── PROVIDED MATERIAL
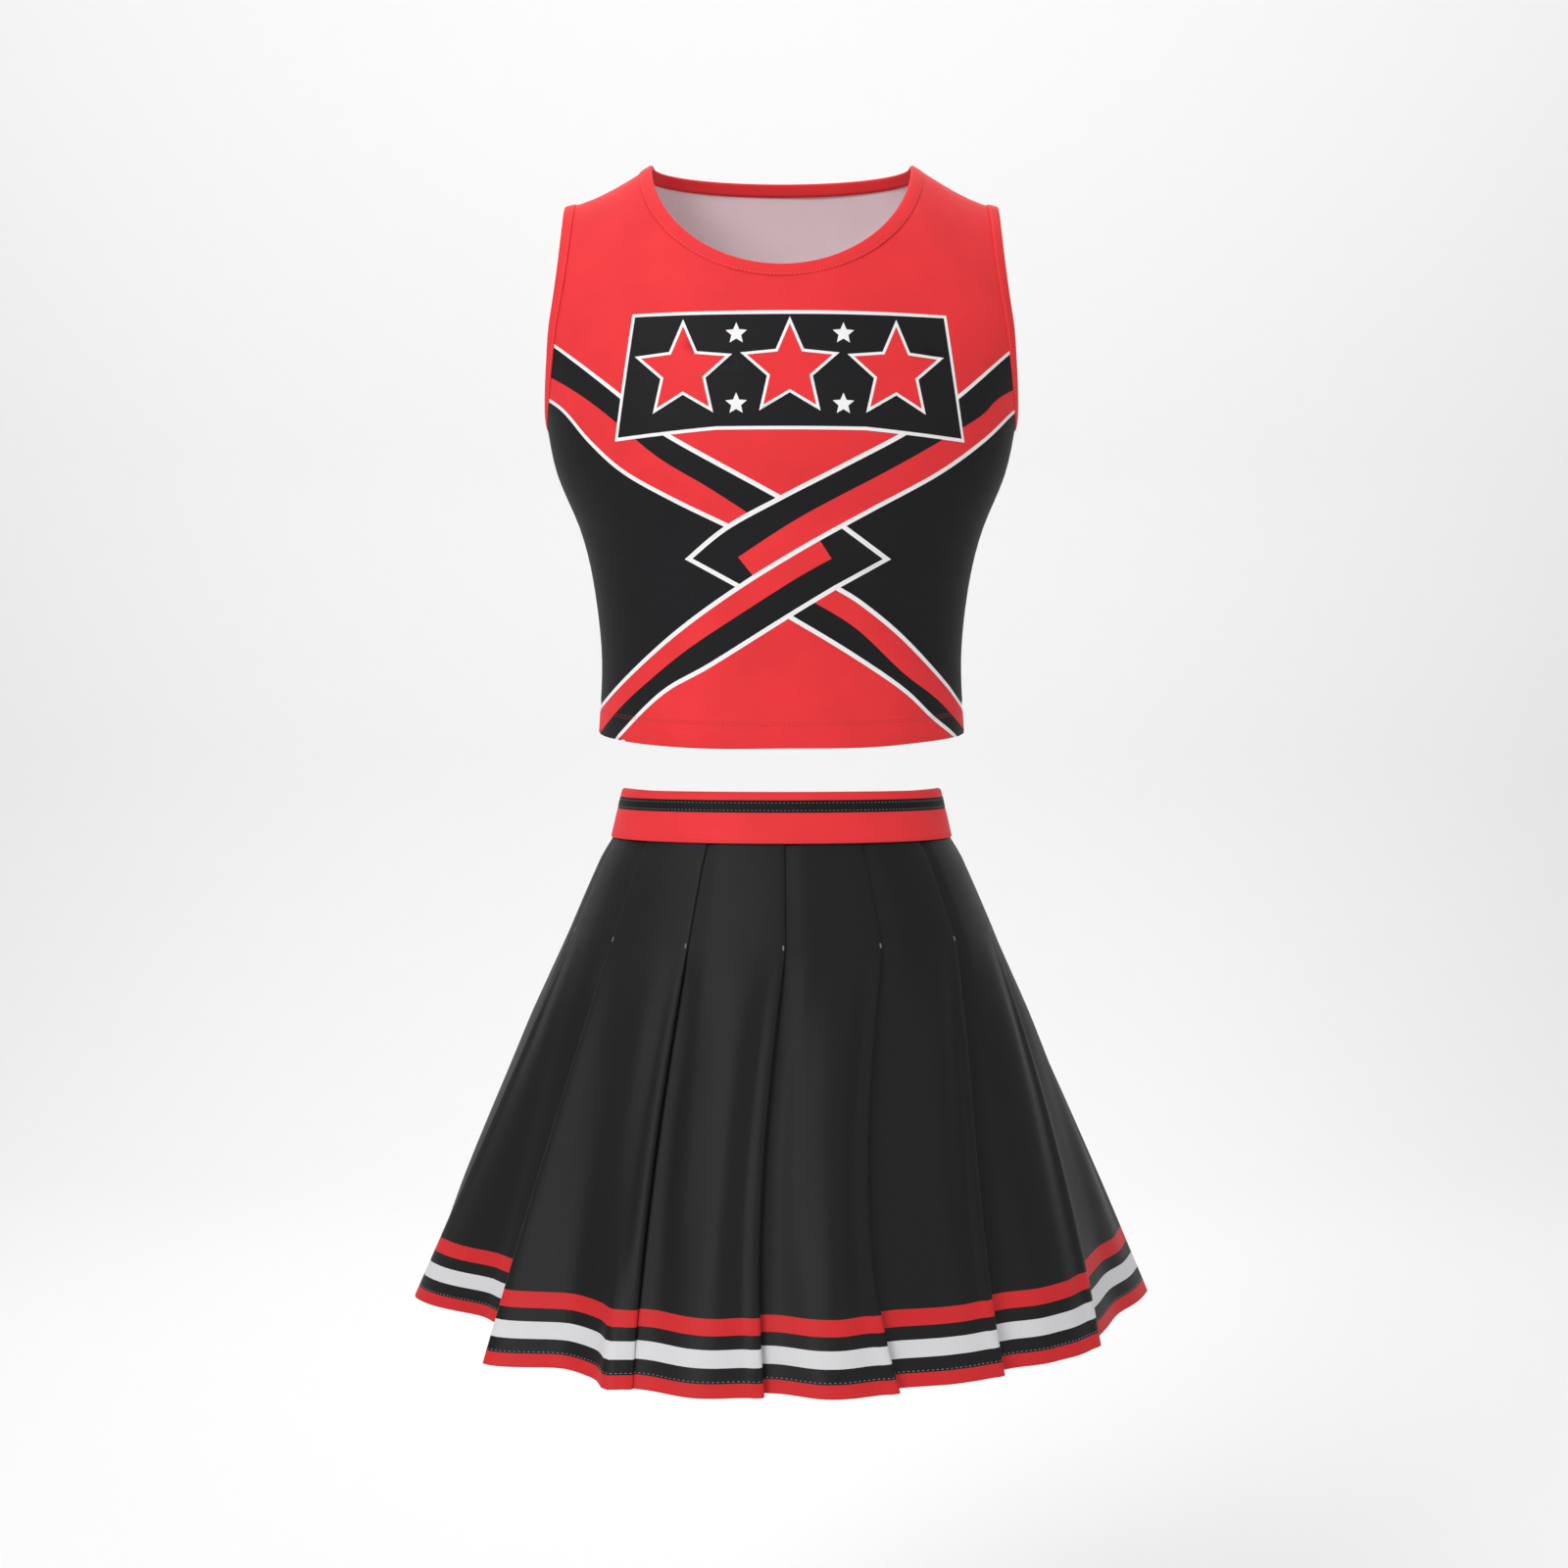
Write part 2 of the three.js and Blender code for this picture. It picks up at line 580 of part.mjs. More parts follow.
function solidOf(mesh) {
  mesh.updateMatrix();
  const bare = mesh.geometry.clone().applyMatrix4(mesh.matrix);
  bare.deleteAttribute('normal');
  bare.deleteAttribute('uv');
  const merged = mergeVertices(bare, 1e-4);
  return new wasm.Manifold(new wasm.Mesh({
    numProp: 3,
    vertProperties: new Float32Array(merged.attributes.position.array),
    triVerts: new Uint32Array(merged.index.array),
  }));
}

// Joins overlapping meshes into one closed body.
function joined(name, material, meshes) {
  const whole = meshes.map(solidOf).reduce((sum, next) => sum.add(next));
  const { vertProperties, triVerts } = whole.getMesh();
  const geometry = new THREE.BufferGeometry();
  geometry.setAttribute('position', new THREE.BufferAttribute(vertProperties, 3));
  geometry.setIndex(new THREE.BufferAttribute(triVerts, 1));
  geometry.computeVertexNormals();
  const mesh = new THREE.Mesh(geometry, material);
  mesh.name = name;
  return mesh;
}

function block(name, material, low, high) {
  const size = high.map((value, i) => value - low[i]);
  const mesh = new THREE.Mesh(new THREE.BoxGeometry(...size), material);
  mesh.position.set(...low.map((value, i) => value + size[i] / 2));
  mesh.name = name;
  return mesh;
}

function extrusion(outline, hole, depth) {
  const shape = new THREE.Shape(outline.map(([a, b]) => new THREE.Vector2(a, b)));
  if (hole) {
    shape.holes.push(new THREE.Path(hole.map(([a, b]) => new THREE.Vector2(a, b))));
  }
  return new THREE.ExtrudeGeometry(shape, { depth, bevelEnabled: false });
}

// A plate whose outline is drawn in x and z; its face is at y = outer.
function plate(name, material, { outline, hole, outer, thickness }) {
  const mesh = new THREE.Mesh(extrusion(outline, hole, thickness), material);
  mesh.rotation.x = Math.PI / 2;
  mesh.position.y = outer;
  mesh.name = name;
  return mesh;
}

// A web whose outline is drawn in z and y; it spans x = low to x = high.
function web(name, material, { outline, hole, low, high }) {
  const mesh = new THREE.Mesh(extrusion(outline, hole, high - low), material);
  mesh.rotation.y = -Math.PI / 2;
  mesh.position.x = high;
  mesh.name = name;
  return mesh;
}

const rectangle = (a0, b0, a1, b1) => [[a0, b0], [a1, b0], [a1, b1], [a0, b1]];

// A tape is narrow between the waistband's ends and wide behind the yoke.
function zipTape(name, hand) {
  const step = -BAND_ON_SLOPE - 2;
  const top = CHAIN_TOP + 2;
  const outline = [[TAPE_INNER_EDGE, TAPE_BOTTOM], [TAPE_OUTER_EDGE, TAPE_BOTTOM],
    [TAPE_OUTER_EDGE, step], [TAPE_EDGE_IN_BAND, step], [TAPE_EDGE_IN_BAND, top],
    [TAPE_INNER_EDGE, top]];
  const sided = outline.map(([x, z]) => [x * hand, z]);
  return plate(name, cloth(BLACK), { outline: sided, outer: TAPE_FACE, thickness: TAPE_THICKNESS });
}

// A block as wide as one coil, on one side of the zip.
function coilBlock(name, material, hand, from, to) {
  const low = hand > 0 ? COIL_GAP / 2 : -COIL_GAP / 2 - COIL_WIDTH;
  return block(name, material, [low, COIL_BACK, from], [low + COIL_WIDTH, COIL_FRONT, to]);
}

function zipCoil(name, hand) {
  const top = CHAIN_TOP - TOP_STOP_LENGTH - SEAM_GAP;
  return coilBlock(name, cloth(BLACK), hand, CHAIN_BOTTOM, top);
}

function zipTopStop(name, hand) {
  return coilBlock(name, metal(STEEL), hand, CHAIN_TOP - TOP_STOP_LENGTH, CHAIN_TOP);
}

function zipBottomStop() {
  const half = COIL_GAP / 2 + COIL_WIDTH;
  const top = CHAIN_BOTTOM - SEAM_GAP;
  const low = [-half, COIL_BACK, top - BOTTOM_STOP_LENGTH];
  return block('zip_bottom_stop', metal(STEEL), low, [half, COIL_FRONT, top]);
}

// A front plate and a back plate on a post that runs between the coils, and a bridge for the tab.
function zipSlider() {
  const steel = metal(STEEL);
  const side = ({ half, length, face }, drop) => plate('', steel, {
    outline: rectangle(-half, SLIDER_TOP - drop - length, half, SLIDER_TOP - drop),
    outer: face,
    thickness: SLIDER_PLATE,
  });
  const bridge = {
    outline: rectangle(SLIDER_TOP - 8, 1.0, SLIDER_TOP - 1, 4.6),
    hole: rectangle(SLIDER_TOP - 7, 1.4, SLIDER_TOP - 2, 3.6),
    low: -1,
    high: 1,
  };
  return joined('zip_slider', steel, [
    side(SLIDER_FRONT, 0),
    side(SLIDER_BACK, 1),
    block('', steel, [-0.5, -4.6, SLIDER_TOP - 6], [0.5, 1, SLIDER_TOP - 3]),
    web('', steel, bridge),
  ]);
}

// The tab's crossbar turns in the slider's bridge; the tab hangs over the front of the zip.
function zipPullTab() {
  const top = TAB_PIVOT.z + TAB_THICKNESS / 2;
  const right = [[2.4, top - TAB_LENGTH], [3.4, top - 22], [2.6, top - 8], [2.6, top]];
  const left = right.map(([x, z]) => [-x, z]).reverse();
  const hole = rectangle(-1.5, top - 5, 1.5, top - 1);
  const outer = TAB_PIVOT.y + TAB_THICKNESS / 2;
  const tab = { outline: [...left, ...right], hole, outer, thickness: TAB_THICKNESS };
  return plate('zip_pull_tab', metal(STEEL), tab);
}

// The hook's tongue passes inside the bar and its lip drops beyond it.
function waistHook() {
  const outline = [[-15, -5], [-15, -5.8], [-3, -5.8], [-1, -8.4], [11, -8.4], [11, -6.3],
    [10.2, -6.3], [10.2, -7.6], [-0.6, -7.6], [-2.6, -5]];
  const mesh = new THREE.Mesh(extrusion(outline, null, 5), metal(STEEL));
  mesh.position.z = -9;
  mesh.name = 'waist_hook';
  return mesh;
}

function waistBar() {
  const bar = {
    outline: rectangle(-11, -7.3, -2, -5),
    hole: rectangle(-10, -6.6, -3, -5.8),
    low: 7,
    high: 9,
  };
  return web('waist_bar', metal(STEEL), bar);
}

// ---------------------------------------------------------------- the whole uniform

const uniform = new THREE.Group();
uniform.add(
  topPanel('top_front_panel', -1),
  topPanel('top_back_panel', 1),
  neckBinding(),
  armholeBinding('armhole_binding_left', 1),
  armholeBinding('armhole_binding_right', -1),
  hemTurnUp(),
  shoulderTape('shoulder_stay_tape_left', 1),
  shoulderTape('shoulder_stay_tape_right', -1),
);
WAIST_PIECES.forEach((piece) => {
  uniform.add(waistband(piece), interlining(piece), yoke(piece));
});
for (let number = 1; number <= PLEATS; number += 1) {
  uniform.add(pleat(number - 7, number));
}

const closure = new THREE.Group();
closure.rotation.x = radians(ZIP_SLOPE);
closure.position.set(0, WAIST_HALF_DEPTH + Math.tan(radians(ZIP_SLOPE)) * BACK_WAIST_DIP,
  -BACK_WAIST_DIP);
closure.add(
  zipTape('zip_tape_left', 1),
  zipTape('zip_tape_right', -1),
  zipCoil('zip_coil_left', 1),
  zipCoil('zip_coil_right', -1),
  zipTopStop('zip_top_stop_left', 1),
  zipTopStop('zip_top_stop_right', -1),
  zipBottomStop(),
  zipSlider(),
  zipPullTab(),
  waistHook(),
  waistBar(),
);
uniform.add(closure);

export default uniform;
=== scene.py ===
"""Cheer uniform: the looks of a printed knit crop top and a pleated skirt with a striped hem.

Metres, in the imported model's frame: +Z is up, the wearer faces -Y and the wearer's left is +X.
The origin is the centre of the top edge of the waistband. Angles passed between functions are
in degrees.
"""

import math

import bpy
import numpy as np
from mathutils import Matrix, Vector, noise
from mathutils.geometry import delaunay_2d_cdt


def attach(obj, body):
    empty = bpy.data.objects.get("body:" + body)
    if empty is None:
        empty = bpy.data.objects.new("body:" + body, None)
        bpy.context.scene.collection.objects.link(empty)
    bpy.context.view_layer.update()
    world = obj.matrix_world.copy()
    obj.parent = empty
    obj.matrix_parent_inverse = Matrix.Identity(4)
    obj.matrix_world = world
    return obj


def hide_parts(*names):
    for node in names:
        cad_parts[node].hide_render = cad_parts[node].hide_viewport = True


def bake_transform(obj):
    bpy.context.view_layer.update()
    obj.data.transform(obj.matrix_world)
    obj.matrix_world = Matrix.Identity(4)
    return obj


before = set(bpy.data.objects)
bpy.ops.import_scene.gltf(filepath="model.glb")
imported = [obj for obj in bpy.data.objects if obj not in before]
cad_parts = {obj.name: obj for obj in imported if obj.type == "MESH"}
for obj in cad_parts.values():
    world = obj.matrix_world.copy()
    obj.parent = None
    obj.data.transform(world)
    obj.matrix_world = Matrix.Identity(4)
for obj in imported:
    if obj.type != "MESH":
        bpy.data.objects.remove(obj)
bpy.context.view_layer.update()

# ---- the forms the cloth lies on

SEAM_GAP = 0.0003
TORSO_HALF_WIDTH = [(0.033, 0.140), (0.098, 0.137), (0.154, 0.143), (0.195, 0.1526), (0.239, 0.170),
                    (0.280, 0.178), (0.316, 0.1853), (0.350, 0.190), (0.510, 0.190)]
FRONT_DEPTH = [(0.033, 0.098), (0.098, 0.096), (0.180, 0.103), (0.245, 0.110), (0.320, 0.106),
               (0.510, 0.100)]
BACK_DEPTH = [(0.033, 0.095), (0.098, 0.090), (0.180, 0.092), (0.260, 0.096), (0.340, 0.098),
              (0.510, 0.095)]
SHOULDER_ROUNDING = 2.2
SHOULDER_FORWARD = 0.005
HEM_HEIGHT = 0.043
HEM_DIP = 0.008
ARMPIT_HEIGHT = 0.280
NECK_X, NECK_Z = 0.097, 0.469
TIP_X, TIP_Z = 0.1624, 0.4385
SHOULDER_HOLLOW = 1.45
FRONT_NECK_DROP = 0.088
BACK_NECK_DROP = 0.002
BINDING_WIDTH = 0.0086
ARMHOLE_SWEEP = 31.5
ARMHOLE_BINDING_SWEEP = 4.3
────
▸ EXERCISE INSTRUCTIONS:
Copy all lines from the material that hold "type".

▸ ANSWER TO THIS TASK:
cad_parts = {obj.name: obj for obj in imported if obj.type == "MESH"}
    if obj.type != "MESH":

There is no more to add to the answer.